[-empyre-] empyre Digest, Vol 67, Issue 13
david jhave johnston
jhave2 at gmail.com
Sun Jun 13 12:54:04 EST 2010
Neurology explores the unknown self in ways as profound as descartes,
blake or deleuze. (highly recommended: jaak panksepp, affective
neuroscience)
In terms of evidence: the notion of kindling seems illustrative.
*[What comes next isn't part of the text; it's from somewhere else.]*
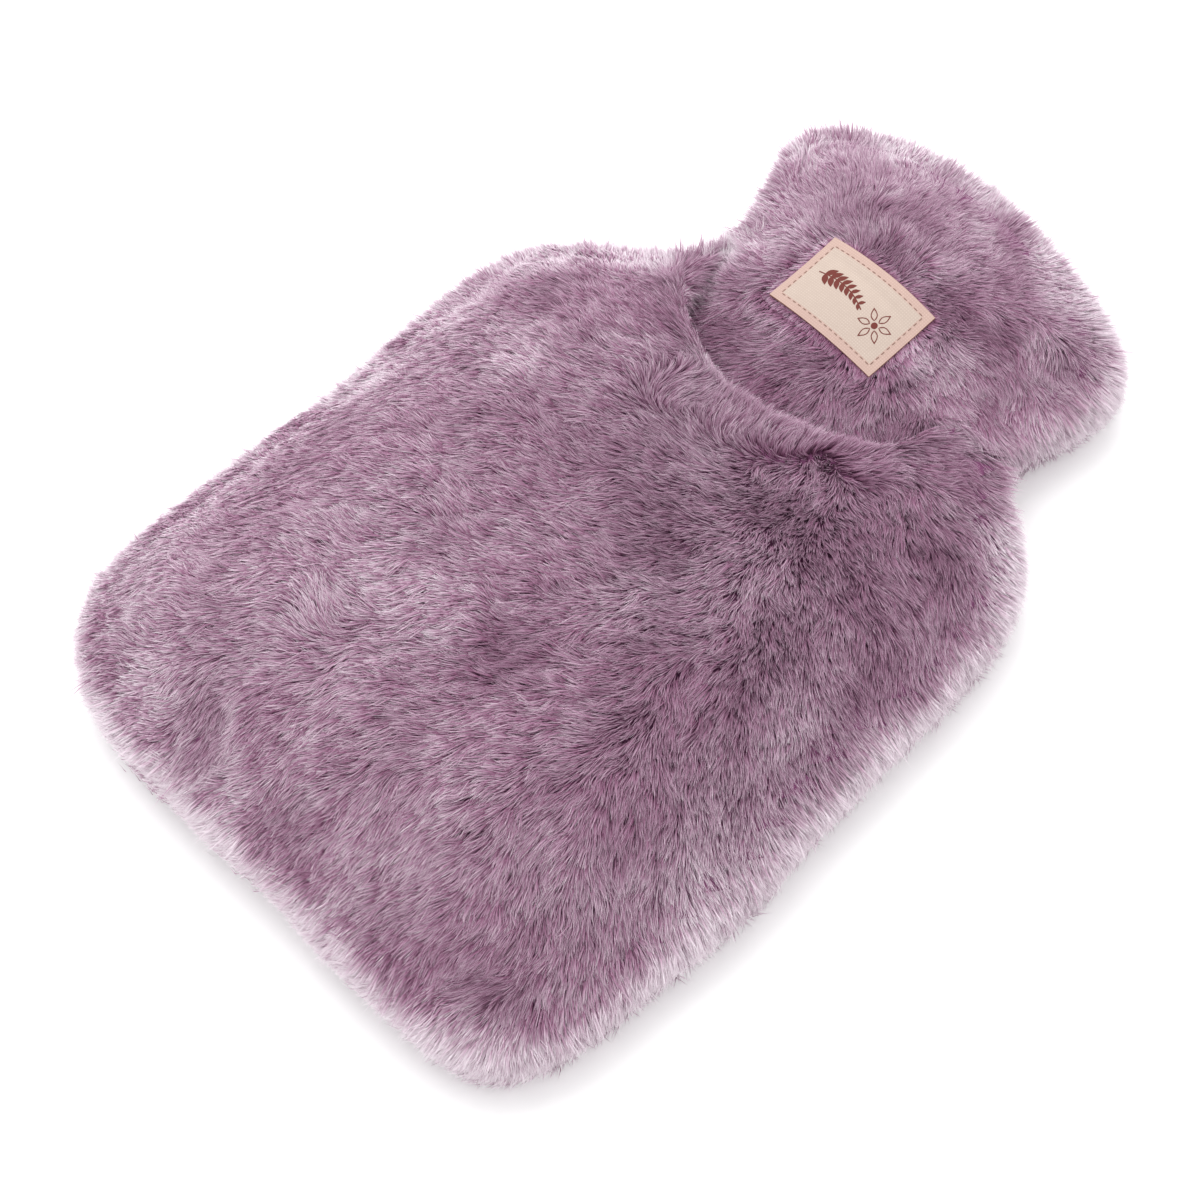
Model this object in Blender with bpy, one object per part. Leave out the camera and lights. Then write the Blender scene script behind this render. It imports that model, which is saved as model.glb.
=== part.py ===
"""Hot water bottle cover in long-pile plush, lying on its back and shaped as if a bottle were inside.

The cover is cut from three panels of plush and one label, each a solid of its own:
  back_panel   a tray from the bottom edge to the top of the head; its pile makes the outer lip
  front_panel  the crowned front of the body, up to the curved edge of the mouth
  neck_panel   the front of the neck and head, whose lower end is a tongue tucked into the mouth
  label        the woven label that is sewn to the neck panel

Frame: +X across the cover, +Y from the bottom edge to the head, +Z up. The origin lies under the
middle of the cover, on the surface that it rests on. Sizes are in millimetres until MM turns them.
"""

from collections import namedtuple
from math import cos, exp, pi, radians, sin

import bmesh
import bpy
import numpy as np

MM = 0.001

PLUSH_COLOUR = (0.33, 0.20, 0.28)
LABEL_COLOUR = (0.80, 0.69, 0.58)

# Driving sizes
SEAM_HEIGHT = 25.0        # height of the side seam above the surface
SEAM_GAP = 0.4            # daylight between two panels that are sewn together
SEAM_INSET = 6.0          # the seam's groove lies this far inside the back panel's lip of pile
SEAM_LAND = 8.0           # width over which the two panels lie on each other at the seam
WALL = 10.0               # plush, backing and pile together
FLOOR_WALL = 8.0          # the same under the cover, where its weight flattens the pile
LIP_MIDDLE = 13.0         # height of the widest point of the lip
LIP_FOOT = 14.0           # the lip curls in this far before it meets the surface
LIP_SWEEP = 40.0          # degrees of arc from the lip's widest point up to the seam
SHOULDER_REACH = 60.0     # width of the rounding from the seam up to the flat of the front
TONGUE_DROOP = 11.0       # how far the tongue's sides hang below its middle
TONGUE_NARROWER = 0.06    # the backing is this share narrower than the pile along the tongue
RIM_BULGE = 3.0           # roundness of the free edges, at the mouth and round the tongue
NORMAL_REACH = 20.0       # length of outline that shares in a point's inward direction

PANEL_LEVEL = SEAM_HEIGHT + SEAM_GAP / 2   # underside of the front panels along the seam
TRAY_LEVEL = SEAM_HEIGHT - SEAM_GAP / 2    # top of the back panel's lip along the seam

# Mesh steps
OUTLINE_STEPS = 132
OUTLINE_PARTS = 8         # finer steps inside each one, for the edges of the front panels
CURVE_PARTS = 24          # straight parts between two knots of a curve, before it is evened out
FRONT_STEPS = (26, 24)    # across, along
NECK_STEPS = (22, 24)
LABEL_STEPS = (8, 6)
BODY_CROWDING = 0.45      # how far a line's points are drawn towards its ends
HEAD_CROWDING = 0.2

Knot = namedtuple("Knot", "x y")
Height = namedtuple("Height", "y top")
Dent = namedtuple("Dent", "x y across along turn depth")

# Outer edge of the pile seen from above, from the bottom left corner counter-clockwise.
OUTLINE = [
    Knot(-92, -156), Knot(-70, -166), Knot(-35, -169), Knot(5, -169), Knot(45, -171),
    Knot(79, -170), Knot(98, -162), Knot(107, -139), Knot(109, -105), Knot(111, -70),
    Knot(107, -35), Knot(105, 5), Knot(102, 42), Knot(93, 66), Knot(76, 82),
    Knot(63, 92), Knot(63, 105), Knot(68, 124), Knot(66, 143), Knot(50, 156),
    Knot(19, 166), Knot(-12, 171), Knot(-43, 167), Knot(-67, 155), Knot(-76, 138),
    Knot(-70, 120), Knot(-64, 103), Knot(-65, 88), Knot(-82, 71), Knot(-99, 57),
    Knot(-109, 37), Knot(-111, 5), Knot(-109, -35), Knot(-111, -80), Knot(-109, -132),
]

# Where the panels' corners sit on the outline. A horn is an end of the mouth.
BOTTOM_LEFT, BOTTOM_RIGHT = Knot(-92, -156), Knot(98, -162)
TOP_LEFT, TOP_RIGHT = Knot(-67, 155), Knot(50, 156)
HORN_LEFT, HORN_RIGHT = Knot(-66, 93), Knot(66, 95)
HORN_LEFT_INSIDE, HORN_RIGHT_INSIDE = Knot(-71, 86), Knot(67, 91)
COLLAR_LEFT, COLLAR_RIGHT = Knot(-64, 97), Knot(66, 97)

# The curved edge of the mouth between the horns, and the part of it that the backing follows.
MOUTH = [
    Knot(-57, 77), Knot(-54, 66), Knot(-44, 55), Knot(-26, 44), Knot(-4, 38), Knot(16, 42),
    Knot(31, 51), Knot(38, 61), Knot(40, 73), Knot(43, 84),
]
MOUTH_INSIDE = MOUTH[1:-1]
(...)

Kindling ( more expansively described in panksepp or on wikipedia) is
experiential-generated epilepsy. Clearly repetitive exposure to
environmental (phenomena converted into chemo-electric) stimulus has
effects.
The internet is a mass effect transmitting traversal waves of
neurological change.
Today i read a novel by a poet i admired in the 1980s; a third of the
way into the book i was impatient; halfway thru i succumbed and began
to skim. Maybe the book was bad, but the first sentence of each
paragraph seemed sufficient for comprehension. I read 120 pages in 40
minutes; and probably (just as the evidence suggests) could write an
essay on the novel today (it's patterns and themes very clear), but
with each passing day, it's memory will fade swiftly. Parametric
curves; damping waves. Relevance.
Katherine, one tangential question: which were these 2 books you
mentioned having recently read deeply?